[What is required] Repeat, please, only the lines from the top of the data down to the line with "bake_transform(hinge)"; include both of those lines.
----
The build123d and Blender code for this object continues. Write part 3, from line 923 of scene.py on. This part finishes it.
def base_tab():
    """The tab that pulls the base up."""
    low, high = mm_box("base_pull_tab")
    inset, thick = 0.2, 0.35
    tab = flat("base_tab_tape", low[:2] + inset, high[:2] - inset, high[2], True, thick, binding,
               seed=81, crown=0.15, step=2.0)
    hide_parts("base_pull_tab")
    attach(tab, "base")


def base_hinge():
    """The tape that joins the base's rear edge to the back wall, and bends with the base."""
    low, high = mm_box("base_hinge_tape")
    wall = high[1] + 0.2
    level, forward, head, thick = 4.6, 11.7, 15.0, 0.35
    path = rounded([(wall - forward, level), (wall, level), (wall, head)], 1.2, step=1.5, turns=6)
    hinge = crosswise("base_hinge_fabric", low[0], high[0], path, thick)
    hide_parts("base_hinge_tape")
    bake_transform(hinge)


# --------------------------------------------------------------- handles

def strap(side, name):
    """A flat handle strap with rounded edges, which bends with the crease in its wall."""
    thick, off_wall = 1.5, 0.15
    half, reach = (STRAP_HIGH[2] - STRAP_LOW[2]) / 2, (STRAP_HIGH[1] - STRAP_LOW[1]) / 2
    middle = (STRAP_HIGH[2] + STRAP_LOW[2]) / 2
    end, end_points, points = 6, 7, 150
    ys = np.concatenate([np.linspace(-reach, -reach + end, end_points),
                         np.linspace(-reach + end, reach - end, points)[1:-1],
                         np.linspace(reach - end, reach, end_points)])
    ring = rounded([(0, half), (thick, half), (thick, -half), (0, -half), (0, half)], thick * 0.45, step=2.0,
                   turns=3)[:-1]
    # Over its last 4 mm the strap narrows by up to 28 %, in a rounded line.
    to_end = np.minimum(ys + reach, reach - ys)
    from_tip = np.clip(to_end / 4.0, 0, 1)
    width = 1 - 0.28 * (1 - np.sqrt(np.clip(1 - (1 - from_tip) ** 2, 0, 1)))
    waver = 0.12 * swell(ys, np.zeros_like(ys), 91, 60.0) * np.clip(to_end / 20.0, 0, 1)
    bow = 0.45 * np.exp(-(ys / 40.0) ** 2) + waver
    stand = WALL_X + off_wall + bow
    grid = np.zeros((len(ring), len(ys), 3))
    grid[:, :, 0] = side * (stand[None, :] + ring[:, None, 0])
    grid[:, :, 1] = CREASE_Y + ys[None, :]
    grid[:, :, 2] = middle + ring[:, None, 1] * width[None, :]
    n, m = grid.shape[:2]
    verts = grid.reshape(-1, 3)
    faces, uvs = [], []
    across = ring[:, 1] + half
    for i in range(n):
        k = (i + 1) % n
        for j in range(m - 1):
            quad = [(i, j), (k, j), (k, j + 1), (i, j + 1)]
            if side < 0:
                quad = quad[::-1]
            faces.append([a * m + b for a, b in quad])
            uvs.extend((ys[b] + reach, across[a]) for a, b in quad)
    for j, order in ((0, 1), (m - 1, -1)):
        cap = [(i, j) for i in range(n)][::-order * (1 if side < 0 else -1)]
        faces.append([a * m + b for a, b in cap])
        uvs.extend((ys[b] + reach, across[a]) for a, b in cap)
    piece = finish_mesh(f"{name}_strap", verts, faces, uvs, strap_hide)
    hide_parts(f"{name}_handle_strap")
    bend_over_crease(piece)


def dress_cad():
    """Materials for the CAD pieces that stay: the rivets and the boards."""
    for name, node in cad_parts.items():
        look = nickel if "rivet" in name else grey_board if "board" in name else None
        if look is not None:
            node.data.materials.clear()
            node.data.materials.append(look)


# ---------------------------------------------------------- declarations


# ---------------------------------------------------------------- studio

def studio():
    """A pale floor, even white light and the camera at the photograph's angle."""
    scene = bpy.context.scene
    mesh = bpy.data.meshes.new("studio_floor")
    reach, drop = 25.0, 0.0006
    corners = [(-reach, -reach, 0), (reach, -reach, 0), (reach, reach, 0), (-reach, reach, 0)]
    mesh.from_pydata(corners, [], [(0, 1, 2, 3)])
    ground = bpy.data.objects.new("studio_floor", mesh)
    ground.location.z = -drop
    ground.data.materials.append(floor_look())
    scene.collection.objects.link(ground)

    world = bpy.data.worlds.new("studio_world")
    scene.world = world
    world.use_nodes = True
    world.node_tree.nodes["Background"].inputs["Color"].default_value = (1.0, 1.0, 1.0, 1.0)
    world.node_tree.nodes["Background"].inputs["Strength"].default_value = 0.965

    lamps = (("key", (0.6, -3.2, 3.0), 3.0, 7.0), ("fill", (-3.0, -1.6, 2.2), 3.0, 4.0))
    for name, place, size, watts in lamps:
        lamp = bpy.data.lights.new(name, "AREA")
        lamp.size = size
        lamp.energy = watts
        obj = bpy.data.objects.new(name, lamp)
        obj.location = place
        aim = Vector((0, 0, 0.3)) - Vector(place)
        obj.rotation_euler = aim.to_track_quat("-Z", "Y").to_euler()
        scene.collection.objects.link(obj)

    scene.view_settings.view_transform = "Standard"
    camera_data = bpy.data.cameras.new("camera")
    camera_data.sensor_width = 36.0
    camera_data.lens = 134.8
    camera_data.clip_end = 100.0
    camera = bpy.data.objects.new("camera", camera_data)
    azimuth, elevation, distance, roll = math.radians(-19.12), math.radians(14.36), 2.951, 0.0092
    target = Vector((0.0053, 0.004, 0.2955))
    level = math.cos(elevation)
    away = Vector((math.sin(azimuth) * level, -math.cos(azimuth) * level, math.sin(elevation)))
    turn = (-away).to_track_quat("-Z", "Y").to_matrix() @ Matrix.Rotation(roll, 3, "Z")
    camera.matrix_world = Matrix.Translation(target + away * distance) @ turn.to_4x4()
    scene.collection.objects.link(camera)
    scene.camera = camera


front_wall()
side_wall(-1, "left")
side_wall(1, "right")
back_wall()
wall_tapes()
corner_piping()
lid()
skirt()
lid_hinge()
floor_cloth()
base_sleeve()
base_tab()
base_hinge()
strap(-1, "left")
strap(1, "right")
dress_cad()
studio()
----
[Reply to the exercise]
The build123d and Blender code for this object continues. Write part 3, from line 923 of scene.py on. This part finishes it.
def base_tab():
    """The tab that pulls the base up."""
    low, high = mm_box("base_pull_tab")
    inset, thick = 0.2, 0.35
    tab = flat("base_tab_tape", low[:2] + inset, high[:2] - inset, high[2], True, thick, binding,
               seed=81, crown=0.15, step=2.0)
    hide_parts("base_pull_tab")
    attach(tab, "base")


def base_hinge():
    """The tape that joins the base's rear edge to the back wall, and bends with the base."""
    low, high = mm_box("base_hinge_tape")
    wall = high[1] + 0.2
    level, forward, head, thick = 4.6, 11.7, 15.0, 0.35
    path = rounded([(wall - forward, level), (wall, level), (wall, head)], 1.2, step=1.5, turns=6)
    hinge = crosswise("base_hinge_fabric", low[0], high[0], path, thick)
    hide_parts("base_hinge_tape")
    bake_transform(hinge)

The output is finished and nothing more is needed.